El favor de Dios se detiene, su mano ya no se extiende para salvar, el enemigo del alma se levanta con furia para destruir. Entonces nos derrota y nos avergüenza; transforma nuestro gozo en llanto, y nuestro vestido de salvación en cilicio de luto. Atravesamos los valles de la sombra y de la muerte sin el aliento de la “vara y el cayado” del Pastor. Dios se nos ha escondido, no vemos nada al final del túnel; sólo oscuridad y silencio.
Ante esto, hay dos caminos: sacudirnos superficialmente del pecado y seguir avanzando a contrapelo, echando mano a los recursos de la carne, “adornando nuestro camino para hallar amor” (Jer. 2:33), como si Dios nunca hubiese mostrado su desagrado; o bien detenernos, humillarnos, arrepentirnos y santificarle.
Lo primero es propio de la gente avasalladora, acostumbrada a solucionarlo todo astutamente, o por la fuerza, de modo que nada impida el avance de su obra, que nadie empañe su gloria.

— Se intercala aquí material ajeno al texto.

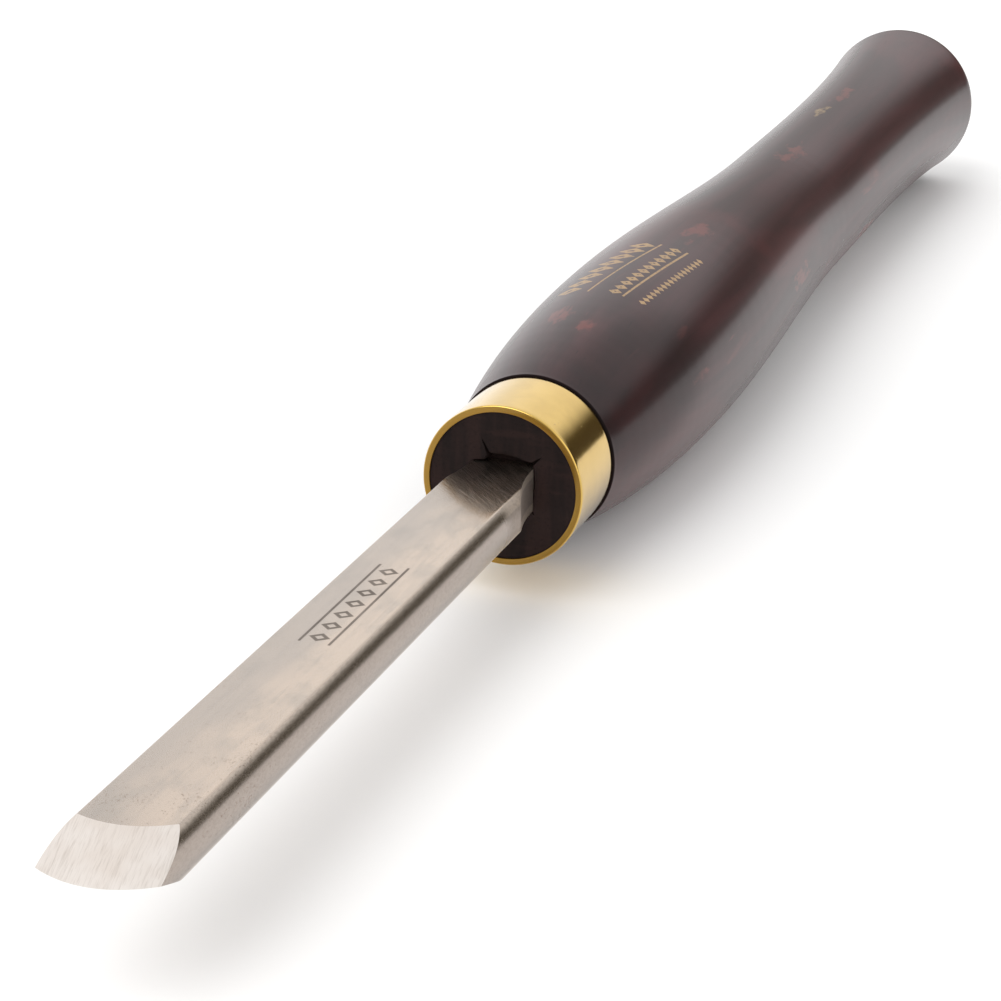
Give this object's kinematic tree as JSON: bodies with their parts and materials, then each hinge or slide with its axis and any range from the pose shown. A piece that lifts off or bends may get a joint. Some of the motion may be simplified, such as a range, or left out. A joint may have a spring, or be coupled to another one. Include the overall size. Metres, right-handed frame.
{
  "type": "wood turning chisel",
  "caption": "Hand turning chisel: flat double-bevelled steel blade with rounded sides, tang, brass ferrule and turned hardwood handle.",
  "frame": {"origin": "on the handle's axis, at the middle of the ferrule's length", "axes": "+Y along the handle's axis towards the butt, +X across the blade, +Z out of the blade's upper flat"},
  "size_m": [0.0386, 0.4388, 0.0386],
  "materials": {
    "blade_steel": "satin ground hardened steel with fine pits",
    "ferrule_brass": "polished and lacquered brass",
    "handle_wood": "dark plum-brown hardwood under satin lacquer"
  },
  "bodies": {
    "root": {"blade": "blade_steel", "ferrule": "ferrule_brass", "handle": "handle_wood"}
  },
  "joints": []
}
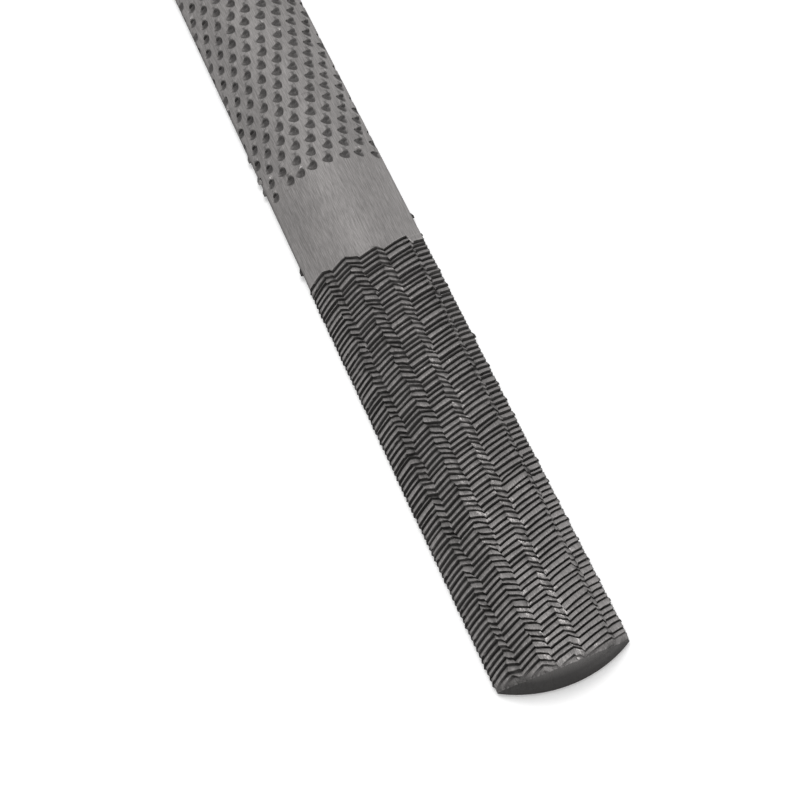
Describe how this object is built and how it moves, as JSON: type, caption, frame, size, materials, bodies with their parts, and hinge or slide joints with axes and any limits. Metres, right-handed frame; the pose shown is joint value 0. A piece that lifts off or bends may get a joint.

Lo segundo es propio de los que le aman, y que están dispuestos a arrostrar la vergüenza pública, el escarnio y la maledicencia, en un ‘mea culpa’ profundo, paralizante y desestabilizador. Aceptan el juicio a su carne y a su engañoso corazón; en definitiva, justifican a Dios. Esto no se puede sufrir sin estar dispuesto a morir, sin aceptar la propia corrupción, para que Dios sea santificado.
El juicio al transgresor
El pecado de Acán, terrible ya de por sí, se agrava, porque no ha confesado su pecado. Al no haber confesión espontánea, se hace preciso descubrirle. Recién entonces, Acán confiesa. Pero ya es tarde. El reconocimiento no lo libra del castigo: debe morir él y toda su casa. La turbación que ha traído sobre Israel debe caer sobre quien la ha causado. Su pecado llega a ser célebre –tristemente célebre– porque da nombre a un valle: el valle de Acor, de la turbación.

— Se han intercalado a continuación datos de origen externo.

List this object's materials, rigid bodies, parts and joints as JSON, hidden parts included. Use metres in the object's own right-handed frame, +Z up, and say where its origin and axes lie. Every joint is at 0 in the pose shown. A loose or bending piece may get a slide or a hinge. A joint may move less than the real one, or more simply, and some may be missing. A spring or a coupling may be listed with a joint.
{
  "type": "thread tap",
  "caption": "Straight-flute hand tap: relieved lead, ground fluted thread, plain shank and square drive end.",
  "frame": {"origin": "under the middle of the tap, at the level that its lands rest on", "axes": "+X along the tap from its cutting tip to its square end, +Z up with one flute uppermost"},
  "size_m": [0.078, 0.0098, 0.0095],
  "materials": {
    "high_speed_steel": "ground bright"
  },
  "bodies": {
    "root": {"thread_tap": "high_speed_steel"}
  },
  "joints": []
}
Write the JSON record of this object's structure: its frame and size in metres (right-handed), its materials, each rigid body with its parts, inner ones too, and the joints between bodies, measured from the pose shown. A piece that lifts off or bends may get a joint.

Israel tuvo su Acán. Su castigo habría de servir de escarmiento para la posteridad. El pecado no puede quedar impune. Unas veces se descubre en seguida, otras se descubre después (1ª Tim.5:24), pero sea cual sea el caso, Dios lo juzgará.
En el pueblo de Dios andan muchos Acanes sueltos, con una amplia sonrisa en el rostro. Al igual que aquél Agag, rey de Amalec, ellos dicen alegremente: “Ciertamente ya pasó la amargura de la muerte” (1 Samuel 15:32); sin embargo, aunque demore un poco, la espada de Samuel caerá sobre ellos inexorablemente. Otros se esconden en el aparataje administrativo de las grandes organizaciones religiosas. Allí el pecado pasa inadvertido, las tinieblas se esconden tras los papeles y el ‘show business’.

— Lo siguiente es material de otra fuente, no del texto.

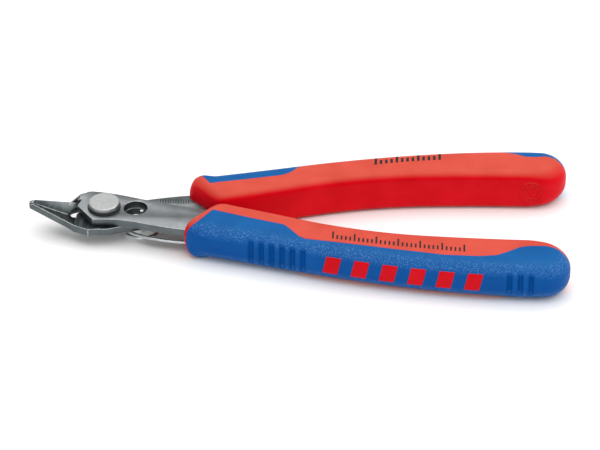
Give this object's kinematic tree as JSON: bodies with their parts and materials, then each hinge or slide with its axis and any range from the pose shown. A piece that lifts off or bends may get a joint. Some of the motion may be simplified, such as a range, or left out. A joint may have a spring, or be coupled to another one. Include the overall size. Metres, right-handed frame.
{
  "type": "flush cutter",
  "caption": "Small spring-opened flush cutter for electronics work: lapped steel levers on a rivet, upswept jaws and two-part moulded grips.",
  "frame": {"origin": "under the middle of the closed tool, on the surface that the grips lie on", "axes": "+X from the jaws to the rear ends of the grips, +Y towards the lower lever's grip, +Z out of the plates on the rivet head's side"},
  "size_m": [0.125, 0.0494, 0.01],
  "materials": {
    "lever_steel": "burnished",
    "rivet_steel": "satin, turned",
    "washer_steel": "dark",
    "spring_wire": "bright drawn wire",
    "grip_hard": "smooth satin",
    "grip_soft": "soft, finely textured"
  },
  "bodies": {
    "upper_lever": {"upper_lever": "lever_steel", "pivot_rivet": "rivet_steel", "rivet_washer": "washer_steel", "rear_washer": "washer_steel", "rivet_collar": "rivet_steel", "opening_spring": "spring_wire", "near_grip_core": "grip_hard", "near_grip_soft": "grip_soft"},
    "lower_lever": {"lower_lever": "lever_steel", "far_grip_core": "grip_hard", "far_grip_soft": "grip_soft"}
  },
  "joints": [
    {"name": "lever_pivot", "type": "hinge", "parent": "upper_lever", "child": "lower_lever", "pos_m": [-0.045, 0, 0.005], "axis": [0, 0, 1], "range_deg": [0, 12], "stiffness_Nm_per_rad": 0.9, "springref_deg": 21.77, "deforming": ["opening_spring"]}
  ]
}
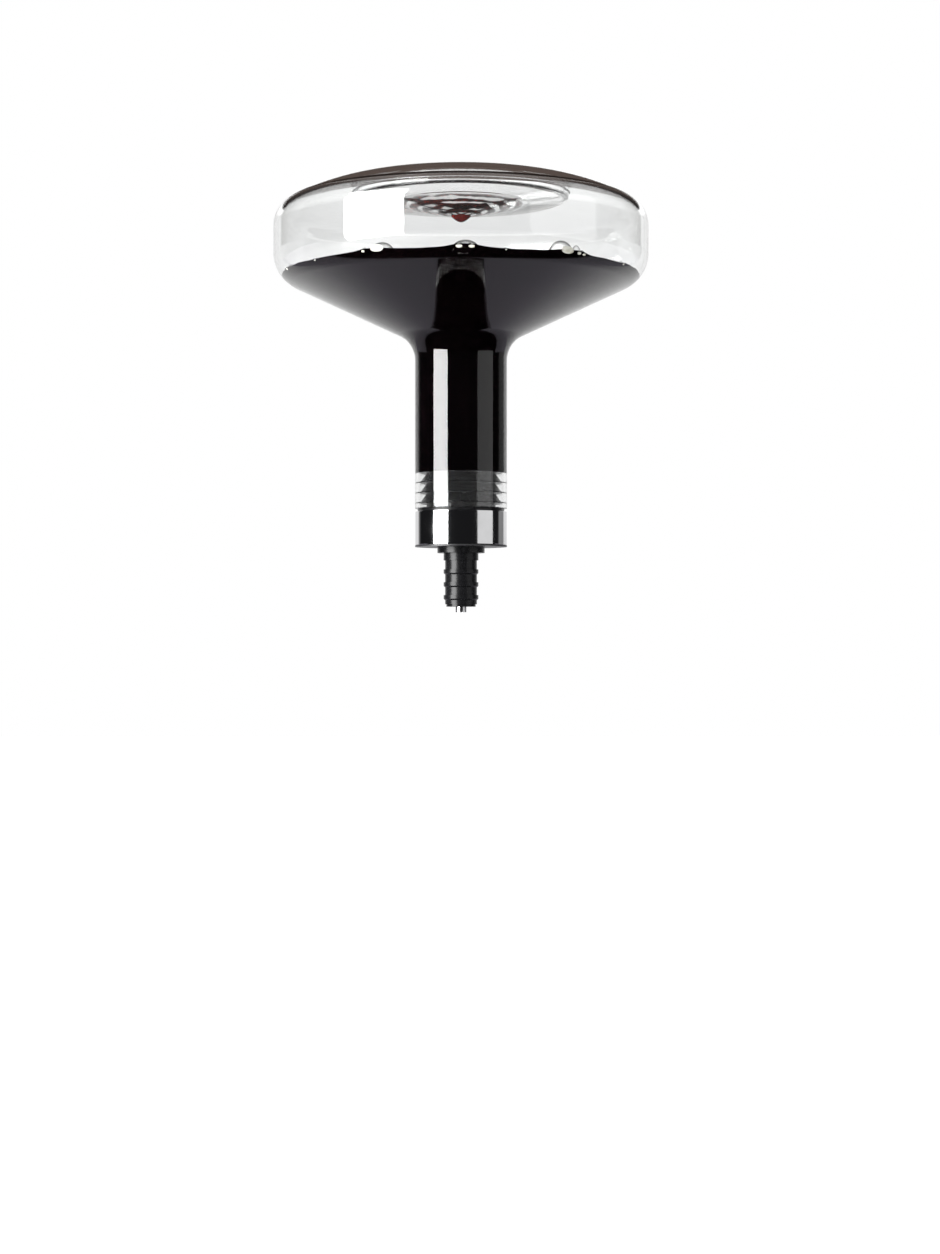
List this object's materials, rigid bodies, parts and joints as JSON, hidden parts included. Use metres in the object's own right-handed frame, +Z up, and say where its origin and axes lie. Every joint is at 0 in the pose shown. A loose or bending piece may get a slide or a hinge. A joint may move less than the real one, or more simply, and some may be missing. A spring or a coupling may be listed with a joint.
{
  "type": "aerating wine carafe",
  "caption": "Wide clear glass wine carafe on a steel-collared stopper that plugs a bottle's neck, so wine runs through it and spreads over the glass to take in air.",
  "frame": {"origin": "on the stopper's axis, in the plane of the bottle's lip: the top of the bung's ribbed part and the underside of its flange", "axes": "+Z up along the axis from the bottle into the carafe, as the pair stands neck down on a bottle; X and Y are free, because the object is round"},
  "size_m": [0.2042, 0.2042, 0.2342],
  "materials": {
    "clear_glass": "clear blown soda-lime glass, fire polished",
    "black_silicone": "satin moulded silicone",
    "polished_steel": "mirror polished stainless steel",
    "tube_steel": "drawn stainless tube",
    "black_plastic": "fine moulded food-safe plastic",
    "wine": null
  },
  "bodies": {
    "stopper": {"neck_seal": "black_silicone", "lip_washer": "black_silicone", "steel_collar": "polished_steel", "collar_o_ring": "black_silicone", "flow_core": "black_plastic", "tube_o_ring": "black_silicone", "socket_o_ring": "black_silicone", "base_plate": "black_plastic", "bottle_bung": "black_silicone"},
    "tube_unit": {"air_tube": "tube_steel", "wine_spreader": "black_plastic"},
    "carafe": {"glass_carafe": "clear_glass"}
  },
  "joints": [
    {"name": "carafe_lift", "type": "slide", "parent": "stopper", "child": "carafe", "axis": [0, 0, 1], "range_m": [0, 0.08]},
    {"name": "air_tube_pull", "type": "slide", "parent": "stopper", "child": "tube_unit", "axis": [0, 0, 1], "range_m": [0, 0.08]}
  ]
}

Pero Acán está también dentro de cada uno de nosotros. Suele agazaparse entre las motivaciones puras y esconderse entre las acciones nobles de los hijos de Dios. Su mirada furtiva tiende a la opulencia y al lujo. Su propósito es la gloria humana y la grandeza. Sin embargo, la sentencia para él es una sola, y definitiva: la muerte. La cruz es su lugar, la muerte es su destino. Su engañoso corazón debe ser desnudado y su pecado exhibido. Acán no tiene salvación.
Si no aceptamos la sentencia, llevaremos al pueblo de Dios a la derrota. Aceptemos el juicio de Dios sobre nuestro Acán, levantemos un túmulo sobre sus despojos. ¡Gocémonos en su muerte!
Recuperación del favor de Dios
El juicio ha sido rápido; y el castigo, ejemplar. Entonces “Jehová se volvió del ardor de su ira.” (7:26). La justicia de Dios ha sido satisfecha y Su Nombre ha sido santificado. El valle de Acor luce solemne y terrible, pero de allí mismo se abrirá una puerta de esperanza para el pueblo de Dios. (Oseas 3:15). Tras la turbación viene la esperanza. Tras el juicio vindicador, viene otra vez la gracia a raudales. Hai caerá delante de Israel en el próximo enfrentamiento. Las cosas vuelven a la normalidad. Israel arrasa con sus enemigos. ¿Quién podrá resistirse el caminar del pueblo santo?
¡Qué complacido luce el rostro de Dios mirando a su pueblo! Sus hijos han obedecido con premura, la afrenta a Su nombre ha sido limpiada. Ahora siente que ellos le aman, que tiemblan a su palabra y que corren para la obediencia. El enemigo no podrá atemorizarles. Delante de ellos, todos serán turbados, empequeñecidos, devastados.
Las obras de Acán, el turbulento, han sido juzgadas, y Acán mismo ha muerto. ¡Dios ha sido santificado! El pueblo de Dios, como un cuerpo sano, vigoroso y fuerte, podrá avanzar y nadie le detendrá.